Your task is to copy the stretch of lines in the records below that begins with the line containing "for part in" and ends with the line containing "if empty is", exactly as written, with nothing added.

-------- Information supplied

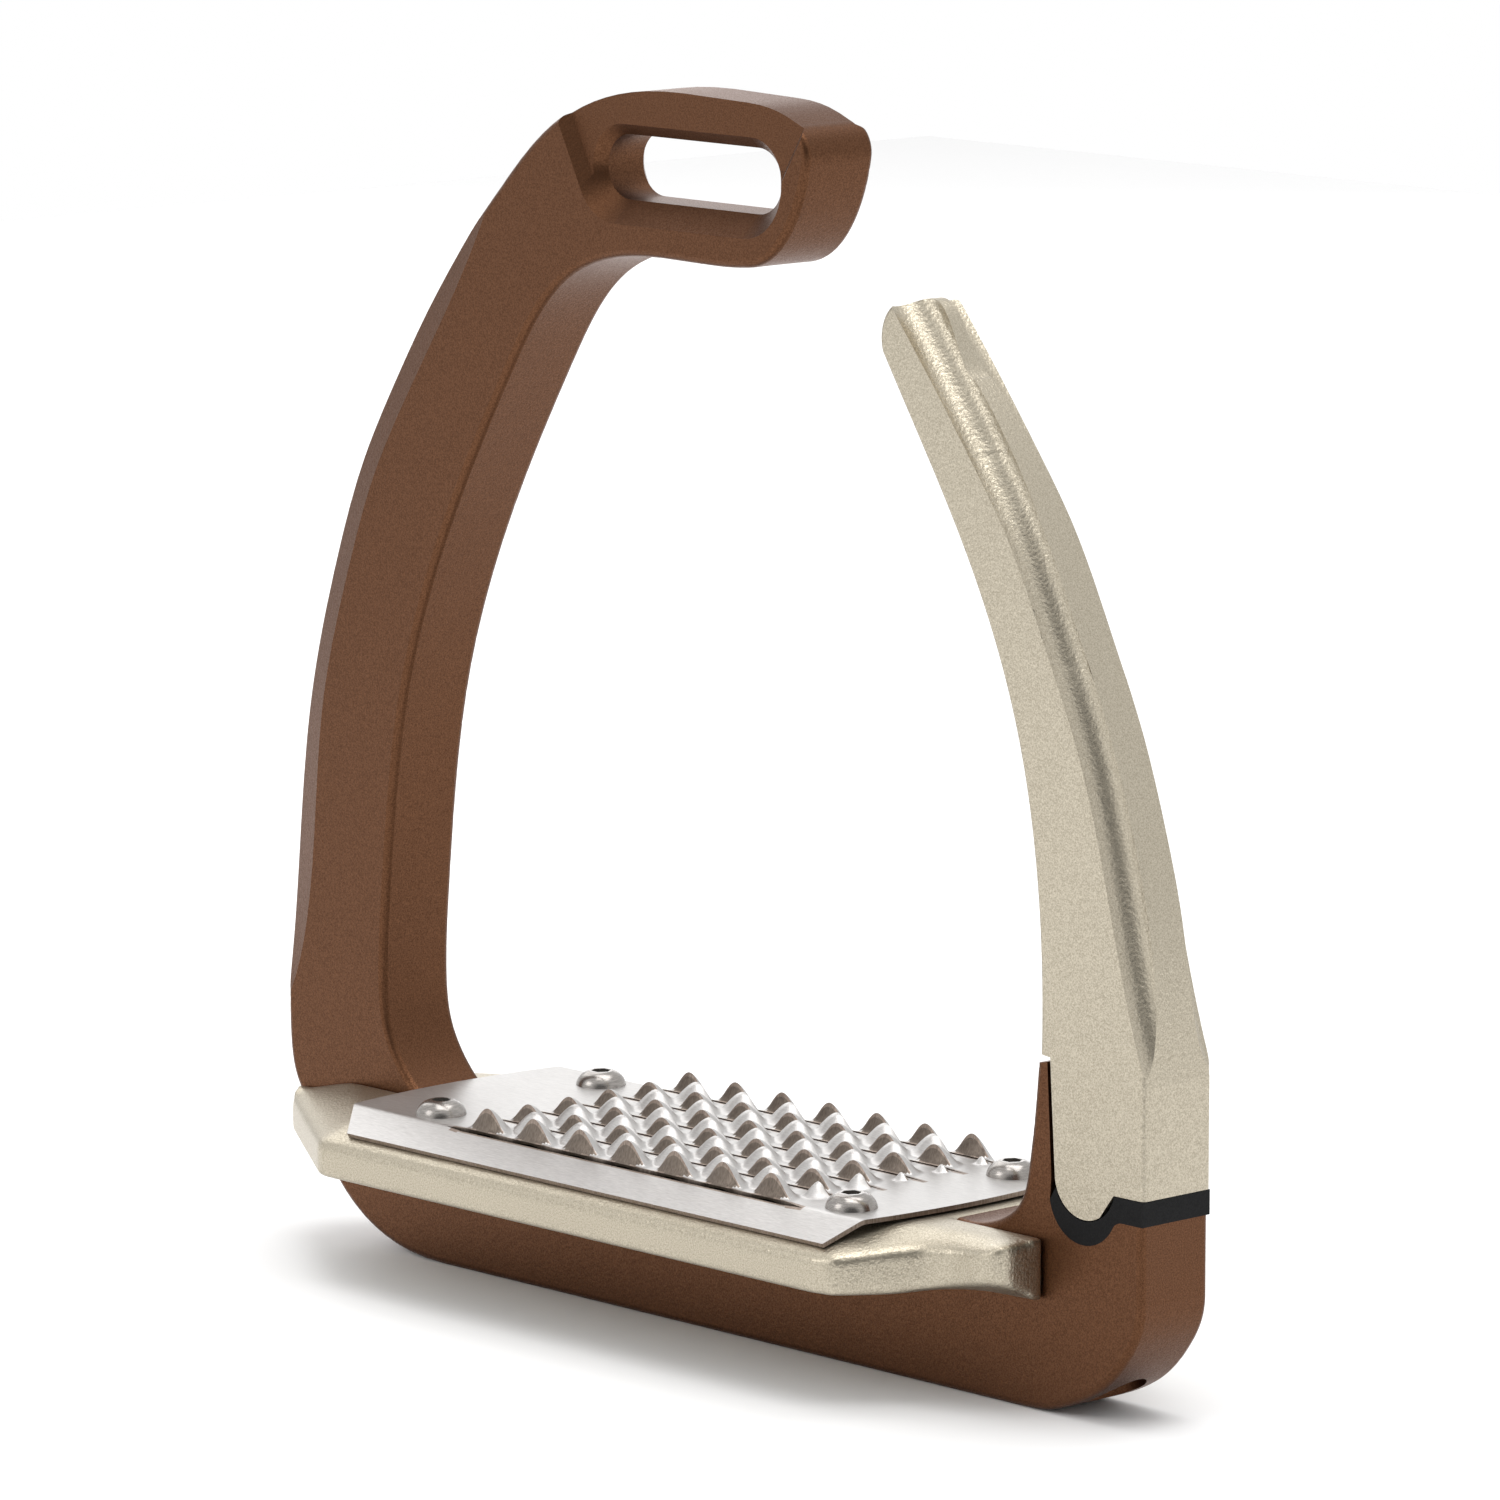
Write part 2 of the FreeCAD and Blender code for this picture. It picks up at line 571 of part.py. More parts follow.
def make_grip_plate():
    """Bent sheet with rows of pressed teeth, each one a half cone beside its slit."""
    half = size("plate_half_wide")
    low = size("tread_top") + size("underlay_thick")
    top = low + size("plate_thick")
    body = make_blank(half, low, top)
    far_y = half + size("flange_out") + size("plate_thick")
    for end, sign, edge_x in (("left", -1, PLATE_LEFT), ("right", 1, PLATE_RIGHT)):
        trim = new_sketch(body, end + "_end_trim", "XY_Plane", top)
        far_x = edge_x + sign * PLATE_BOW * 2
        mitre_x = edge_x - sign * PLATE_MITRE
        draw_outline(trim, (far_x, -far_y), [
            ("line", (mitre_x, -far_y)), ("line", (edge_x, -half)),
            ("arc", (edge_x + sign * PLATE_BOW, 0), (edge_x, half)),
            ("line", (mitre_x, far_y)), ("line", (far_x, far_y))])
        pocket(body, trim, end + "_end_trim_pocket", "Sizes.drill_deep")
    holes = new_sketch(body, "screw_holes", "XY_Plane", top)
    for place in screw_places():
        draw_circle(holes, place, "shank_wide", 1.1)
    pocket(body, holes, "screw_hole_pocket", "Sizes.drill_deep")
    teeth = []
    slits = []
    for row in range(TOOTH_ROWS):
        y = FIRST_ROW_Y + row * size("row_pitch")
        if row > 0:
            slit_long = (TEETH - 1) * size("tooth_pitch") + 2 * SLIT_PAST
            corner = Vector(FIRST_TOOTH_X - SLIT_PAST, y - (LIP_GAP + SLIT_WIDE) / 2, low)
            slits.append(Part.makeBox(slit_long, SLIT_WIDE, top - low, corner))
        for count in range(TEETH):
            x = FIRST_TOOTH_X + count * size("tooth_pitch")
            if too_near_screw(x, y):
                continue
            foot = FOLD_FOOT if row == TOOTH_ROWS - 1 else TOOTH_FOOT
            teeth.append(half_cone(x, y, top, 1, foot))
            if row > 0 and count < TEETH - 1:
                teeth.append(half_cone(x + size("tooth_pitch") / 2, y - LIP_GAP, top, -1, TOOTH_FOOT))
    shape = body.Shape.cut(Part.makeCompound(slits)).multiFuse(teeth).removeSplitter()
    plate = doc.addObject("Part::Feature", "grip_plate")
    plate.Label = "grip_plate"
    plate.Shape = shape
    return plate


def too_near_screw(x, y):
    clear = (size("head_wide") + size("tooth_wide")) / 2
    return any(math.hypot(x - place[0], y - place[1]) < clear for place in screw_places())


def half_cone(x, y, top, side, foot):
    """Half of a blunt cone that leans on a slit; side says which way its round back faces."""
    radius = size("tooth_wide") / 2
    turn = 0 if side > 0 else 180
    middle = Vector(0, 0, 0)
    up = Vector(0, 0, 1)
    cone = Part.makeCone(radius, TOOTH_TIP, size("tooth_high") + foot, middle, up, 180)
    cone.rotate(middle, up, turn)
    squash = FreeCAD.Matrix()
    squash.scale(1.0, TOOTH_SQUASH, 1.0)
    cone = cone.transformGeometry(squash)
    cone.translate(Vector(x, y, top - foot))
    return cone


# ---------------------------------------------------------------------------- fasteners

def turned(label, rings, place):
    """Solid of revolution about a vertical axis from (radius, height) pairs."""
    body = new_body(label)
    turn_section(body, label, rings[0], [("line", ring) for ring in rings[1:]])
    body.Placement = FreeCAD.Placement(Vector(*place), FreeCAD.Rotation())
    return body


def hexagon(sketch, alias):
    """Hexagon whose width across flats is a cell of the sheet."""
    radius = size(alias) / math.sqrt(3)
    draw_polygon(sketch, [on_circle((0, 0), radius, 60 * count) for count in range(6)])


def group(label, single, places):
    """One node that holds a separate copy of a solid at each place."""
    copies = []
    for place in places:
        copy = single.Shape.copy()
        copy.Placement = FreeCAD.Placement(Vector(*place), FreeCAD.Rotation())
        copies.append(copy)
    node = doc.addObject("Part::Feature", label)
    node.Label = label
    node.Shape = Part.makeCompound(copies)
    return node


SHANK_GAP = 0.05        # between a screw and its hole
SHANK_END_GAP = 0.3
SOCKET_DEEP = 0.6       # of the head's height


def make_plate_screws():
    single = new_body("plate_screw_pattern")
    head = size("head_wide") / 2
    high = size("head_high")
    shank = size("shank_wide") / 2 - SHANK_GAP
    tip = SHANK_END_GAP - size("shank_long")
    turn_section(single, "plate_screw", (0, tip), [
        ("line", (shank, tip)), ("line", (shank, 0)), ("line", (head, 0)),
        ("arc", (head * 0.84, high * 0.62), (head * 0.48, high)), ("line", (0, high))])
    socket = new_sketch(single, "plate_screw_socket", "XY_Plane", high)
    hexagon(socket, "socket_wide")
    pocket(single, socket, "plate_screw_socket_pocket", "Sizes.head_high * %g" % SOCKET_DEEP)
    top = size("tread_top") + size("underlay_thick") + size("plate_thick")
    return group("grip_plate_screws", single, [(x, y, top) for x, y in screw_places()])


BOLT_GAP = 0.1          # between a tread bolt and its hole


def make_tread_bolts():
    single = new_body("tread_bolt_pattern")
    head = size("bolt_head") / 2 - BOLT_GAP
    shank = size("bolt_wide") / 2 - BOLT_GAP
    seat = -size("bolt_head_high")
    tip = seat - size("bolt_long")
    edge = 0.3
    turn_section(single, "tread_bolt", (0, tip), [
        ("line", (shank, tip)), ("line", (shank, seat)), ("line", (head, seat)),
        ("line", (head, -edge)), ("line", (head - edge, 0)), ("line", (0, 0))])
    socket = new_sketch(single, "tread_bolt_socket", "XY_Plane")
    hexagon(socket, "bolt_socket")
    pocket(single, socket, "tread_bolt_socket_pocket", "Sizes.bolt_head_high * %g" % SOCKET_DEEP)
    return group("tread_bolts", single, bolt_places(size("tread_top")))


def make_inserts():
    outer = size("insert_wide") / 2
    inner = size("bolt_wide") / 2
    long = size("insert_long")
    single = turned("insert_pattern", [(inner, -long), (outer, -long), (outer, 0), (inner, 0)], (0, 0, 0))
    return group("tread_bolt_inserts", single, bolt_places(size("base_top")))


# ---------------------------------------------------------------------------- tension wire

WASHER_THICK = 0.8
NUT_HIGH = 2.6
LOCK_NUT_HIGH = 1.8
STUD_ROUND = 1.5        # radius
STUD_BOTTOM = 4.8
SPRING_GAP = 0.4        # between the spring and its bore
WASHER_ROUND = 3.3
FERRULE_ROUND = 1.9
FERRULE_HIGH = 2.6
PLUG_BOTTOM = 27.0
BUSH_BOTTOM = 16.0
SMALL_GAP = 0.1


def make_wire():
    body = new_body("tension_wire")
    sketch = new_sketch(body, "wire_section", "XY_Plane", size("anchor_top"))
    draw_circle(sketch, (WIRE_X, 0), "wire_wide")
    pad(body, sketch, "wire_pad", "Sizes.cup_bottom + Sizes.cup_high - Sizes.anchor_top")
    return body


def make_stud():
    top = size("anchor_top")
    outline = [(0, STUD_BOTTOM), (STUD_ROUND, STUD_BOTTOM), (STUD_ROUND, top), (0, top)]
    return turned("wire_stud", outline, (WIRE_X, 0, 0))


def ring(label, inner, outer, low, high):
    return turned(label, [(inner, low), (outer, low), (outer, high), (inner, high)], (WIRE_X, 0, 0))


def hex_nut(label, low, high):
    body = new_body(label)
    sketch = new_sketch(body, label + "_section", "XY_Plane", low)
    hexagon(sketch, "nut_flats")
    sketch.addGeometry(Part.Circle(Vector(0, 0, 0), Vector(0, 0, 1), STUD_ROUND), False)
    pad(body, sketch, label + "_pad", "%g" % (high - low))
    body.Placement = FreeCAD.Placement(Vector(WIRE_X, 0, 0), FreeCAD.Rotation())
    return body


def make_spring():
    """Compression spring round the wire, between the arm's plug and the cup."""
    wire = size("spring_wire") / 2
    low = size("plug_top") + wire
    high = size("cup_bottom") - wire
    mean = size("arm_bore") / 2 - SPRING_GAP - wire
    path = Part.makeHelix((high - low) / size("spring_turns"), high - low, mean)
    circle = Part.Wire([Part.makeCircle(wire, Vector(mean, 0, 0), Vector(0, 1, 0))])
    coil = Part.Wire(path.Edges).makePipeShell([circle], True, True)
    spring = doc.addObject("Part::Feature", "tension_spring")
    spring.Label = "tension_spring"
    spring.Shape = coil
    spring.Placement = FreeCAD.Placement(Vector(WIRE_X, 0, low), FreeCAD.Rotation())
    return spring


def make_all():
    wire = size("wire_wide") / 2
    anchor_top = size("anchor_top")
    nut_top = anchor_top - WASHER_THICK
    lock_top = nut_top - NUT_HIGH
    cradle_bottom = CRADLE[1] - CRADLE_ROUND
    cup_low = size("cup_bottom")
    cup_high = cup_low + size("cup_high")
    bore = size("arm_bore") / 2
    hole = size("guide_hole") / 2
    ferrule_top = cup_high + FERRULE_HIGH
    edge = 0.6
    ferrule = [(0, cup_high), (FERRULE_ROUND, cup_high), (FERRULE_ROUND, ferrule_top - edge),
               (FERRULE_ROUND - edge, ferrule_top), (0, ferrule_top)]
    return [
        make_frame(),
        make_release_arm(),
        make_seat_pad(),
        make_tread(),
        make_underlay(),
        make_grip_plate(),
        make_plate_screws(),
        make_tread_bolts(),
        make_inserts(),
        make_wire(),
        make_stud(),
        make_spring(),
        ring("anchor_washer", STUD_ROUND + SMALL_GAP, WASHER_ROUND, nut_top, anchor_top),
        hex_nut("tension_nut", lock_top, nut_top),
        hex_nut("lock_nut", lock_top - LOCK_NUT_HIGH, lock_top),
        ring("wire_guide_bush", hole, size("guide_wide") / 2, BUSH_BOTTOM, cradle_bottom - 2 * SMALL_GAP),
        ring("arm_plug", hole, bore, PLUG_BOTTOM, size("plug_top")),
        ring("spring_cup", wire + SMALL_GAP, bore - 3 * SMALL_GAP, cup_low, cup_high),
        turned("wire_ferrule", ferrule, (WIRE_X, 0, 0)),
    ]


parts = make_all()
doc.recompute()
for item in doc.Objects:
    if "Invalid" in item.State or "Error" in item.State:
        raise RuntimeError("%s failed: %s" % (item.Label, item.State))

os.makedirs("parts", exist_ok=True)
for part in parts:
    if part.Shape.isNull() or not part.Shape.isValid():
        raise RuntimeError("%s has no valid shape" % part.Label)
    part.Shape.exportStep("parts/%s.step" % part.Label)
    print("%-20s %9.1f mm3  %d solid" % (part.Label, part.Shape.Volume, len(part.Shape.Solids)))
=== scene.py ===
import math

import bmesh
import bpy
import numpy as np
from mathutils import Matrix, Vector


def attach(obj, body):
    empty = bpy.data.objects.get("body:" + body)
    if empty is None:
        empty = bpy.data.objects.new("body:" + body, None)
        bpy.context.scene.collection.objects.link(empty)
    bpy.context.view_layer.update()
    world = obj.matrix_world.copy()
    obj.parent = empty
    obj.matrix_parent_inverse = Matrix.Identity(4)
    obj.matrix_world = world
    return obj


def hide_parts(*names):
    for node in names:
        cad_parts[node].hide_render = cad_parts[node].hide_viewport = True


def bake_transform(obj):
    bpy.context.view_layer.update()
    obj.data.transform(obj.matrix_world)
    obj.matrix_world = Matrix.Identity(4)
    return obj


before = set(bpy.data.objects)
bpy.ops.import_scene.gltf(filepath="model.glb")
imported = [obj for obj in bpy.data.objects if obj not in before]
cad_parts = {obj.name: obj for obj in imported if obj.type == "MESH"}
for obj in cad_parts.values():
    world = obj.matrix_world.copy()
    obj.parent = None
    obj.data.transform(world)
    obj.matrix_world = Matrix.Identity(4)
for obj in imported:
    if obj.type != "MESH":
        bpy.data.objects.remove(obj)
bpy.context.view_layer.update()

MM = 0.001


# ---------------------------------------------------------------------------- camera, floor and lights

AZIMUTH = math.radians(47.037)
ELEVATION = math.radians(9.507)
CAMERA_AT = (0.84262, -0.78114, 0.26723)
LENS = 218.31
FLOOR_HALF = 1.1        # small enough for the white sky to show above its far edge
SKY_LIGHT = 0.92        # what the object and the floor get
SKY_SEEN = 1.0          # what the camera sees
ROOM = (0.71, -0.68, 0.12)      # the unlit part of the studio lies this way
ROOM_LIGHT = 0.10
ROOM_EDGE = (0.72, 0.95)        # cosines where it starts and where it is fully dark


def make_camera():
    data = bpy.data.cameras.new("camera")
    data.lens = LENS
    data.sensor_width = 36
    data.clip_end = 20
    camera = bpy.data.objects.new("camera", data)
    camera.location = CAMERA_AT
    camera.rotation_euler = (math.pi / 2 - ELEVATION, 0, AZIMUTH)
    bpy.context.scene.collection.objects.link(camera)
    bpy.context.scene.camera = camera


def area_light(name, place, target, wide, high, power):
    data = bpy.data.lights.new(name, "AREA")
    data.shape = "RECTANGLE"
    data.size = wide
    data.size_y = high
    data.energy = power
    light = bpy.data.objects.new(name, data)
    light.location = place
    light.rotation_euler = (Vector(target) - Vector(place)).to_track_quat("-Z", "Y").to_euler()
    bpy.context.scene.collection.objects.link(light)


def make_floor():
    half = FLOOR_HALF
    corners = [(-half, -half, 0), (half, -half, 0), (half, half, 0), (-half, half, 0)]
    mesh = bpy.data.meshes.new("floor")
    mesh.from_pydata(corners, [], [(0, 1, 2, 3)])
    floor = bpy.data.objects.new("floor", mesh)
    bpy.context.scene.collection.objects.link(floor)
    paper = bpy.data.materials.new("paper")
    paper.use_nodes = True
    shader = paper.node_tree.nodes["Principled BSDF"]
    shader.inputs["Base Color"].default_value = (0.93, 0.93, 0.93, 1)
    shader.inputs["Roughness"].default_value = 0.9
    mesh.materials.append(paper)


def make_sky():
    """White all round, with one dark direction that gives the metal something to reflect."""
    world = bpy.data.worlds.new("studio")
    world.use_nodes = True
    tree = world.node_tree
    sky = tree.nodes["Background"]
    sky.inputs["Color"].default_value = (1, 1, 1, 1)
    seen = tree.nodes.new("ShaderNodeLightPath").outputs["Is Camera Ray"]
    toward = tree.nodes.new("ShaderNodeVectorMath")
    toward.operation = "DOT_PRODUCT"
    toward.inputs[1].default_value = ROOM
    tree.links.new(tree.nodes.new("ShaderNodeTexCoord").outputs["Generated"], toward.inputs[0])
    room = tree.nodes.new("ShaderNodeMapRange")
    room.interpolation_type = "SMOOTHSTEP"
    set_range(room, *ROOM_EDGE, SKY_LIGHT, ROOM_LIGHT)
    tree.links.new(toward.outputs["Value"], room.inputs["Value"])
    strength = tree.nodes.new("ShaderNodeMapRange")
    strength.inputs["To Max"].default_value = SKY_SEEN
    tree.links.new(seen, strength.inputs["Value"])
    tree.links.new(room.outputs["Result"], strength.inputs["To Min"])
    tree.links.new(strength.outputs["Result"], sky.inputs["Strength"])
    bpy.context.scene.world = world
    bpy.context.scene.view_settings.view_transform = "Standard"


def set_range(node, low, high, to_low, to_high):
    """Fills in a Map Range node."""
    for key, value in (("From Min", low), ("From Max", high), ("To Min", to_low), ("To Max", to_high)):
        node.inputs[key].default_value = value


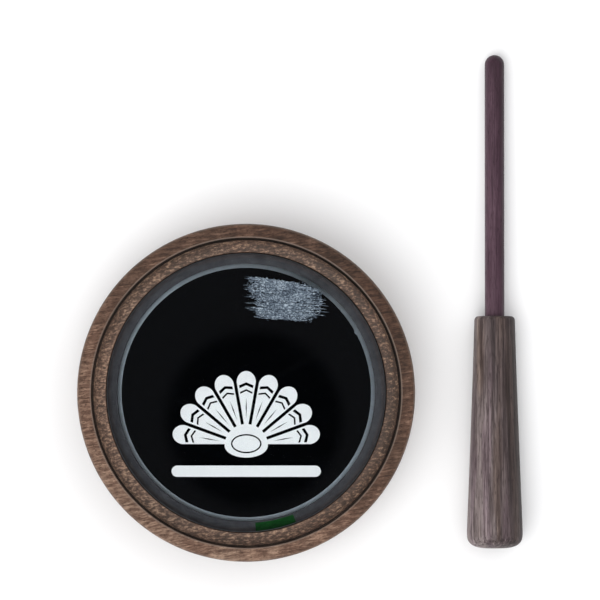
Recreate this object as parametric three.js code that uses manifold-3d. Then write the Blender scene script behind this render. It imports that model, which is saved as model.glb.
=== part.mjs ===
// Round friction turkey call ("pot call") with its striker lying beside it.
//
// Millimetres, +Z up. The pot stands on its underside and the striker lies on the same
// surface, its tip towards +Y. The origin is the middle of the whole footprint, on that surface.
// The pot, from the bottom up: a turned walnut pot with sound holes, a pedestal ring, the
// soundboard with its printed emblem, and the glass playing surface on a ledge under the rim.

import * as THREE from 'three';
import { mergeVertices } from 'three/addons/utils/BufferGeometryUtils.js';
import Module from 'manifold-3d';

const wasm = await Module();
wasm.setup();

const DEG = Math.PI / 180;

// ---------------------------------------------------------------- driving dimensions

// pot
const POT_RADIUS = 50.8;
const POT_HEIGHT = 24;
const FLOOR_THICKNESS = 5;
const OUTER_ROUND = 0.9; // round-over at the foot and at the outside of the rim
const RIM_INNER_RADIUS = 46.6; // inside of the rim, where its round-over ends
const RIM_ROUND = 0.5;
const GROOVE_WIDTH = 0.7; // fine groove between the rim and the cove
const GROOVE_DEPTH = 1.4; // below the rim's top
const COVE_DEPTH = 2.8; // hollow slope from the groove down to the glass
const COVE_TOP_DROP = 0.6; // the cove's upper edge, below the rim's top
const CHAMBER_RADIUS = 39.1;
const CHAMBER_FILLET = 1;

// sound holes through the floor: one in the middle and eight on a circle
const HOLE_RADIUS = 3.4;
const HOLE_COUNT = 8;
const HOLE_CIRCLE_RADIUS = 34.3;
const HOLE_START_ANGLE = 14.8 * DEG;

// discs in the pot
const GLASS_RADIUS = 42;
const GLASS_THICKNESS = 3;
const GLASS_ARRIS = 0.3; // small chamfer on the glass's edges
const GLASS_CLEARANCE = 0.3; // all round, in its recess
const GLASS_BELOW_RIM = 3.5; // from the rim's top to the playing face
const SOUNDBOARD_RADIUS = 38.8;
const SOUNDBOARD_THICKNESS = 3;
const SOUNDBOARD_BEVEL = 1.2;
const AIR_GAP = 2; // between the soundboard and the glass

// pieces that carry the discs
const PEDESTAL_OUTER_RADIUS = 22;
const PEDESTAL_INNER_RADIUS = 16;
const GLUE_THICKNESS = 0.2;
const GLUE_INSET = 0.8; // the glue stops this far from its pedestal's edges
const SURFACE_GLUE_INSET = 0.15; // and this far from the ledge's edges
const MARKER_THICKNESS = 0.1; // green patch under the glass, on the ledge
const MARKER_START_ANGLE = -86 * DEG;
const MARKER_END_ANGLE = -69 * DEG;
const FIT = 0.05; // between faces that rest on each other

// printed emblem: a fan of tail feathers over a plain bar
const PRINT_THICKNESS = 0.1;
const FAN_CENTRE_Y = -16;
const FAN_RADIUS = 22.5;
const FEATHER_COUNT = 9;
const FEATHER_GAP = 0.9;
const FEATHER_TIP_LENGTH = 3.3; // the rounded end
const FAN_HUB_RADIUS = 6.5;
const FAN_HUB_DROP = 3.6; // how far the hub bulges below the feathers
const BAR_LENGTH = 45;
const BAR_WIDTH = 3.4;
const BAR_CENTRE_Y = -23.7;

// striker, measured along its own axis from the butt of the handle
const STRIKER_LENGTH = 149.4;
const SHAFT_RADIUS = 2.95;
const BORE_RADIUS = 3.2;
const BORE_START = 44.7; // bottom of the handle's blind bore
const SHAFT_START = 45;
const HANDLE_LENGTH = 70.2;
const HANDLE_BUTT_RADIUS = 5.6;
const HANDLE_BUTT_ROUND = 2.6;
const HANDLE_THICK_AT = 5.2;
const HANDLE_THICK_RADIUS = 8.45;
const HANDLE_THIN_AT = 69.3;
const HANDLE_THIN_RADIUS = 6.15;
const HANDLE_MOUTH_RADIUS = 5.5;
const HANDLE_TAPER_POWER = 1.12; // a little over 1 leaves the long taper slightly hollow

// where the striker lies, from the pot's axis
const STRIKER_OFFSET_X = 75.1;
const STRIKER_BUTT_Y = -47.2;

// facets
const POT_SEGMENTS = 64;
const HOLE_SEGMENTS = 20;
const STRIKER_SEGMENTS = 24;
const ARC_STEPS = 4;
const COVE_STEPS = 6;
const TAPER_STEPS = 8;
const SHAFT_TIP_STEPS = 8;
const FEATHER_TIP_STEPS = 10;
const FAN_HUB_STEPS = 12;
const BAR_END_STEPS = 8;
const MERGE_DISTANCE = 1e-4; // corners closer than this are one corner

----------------

* **Correct answer**:
for part in parts:
    if part.Shape.isNull() or not part.Shape.isValid():
        raise RuntimeError("%s has no valid shape" % part.Label)
    part.Shape.exportStep("parts/%s.step" % part.Label)
    print("%-20s %9.1f mm3  %d solid" % (part.Label, part.Shape.Volume, len(part.Shape.Solids)))
=== scene.py ===
import math

import bmesh
import bpy
import numpy as np
from mathutils import Matrix, Vector


def attach(obj, body):
    empty = bpy.data.objects.get("body:" + body)
    if empty is None:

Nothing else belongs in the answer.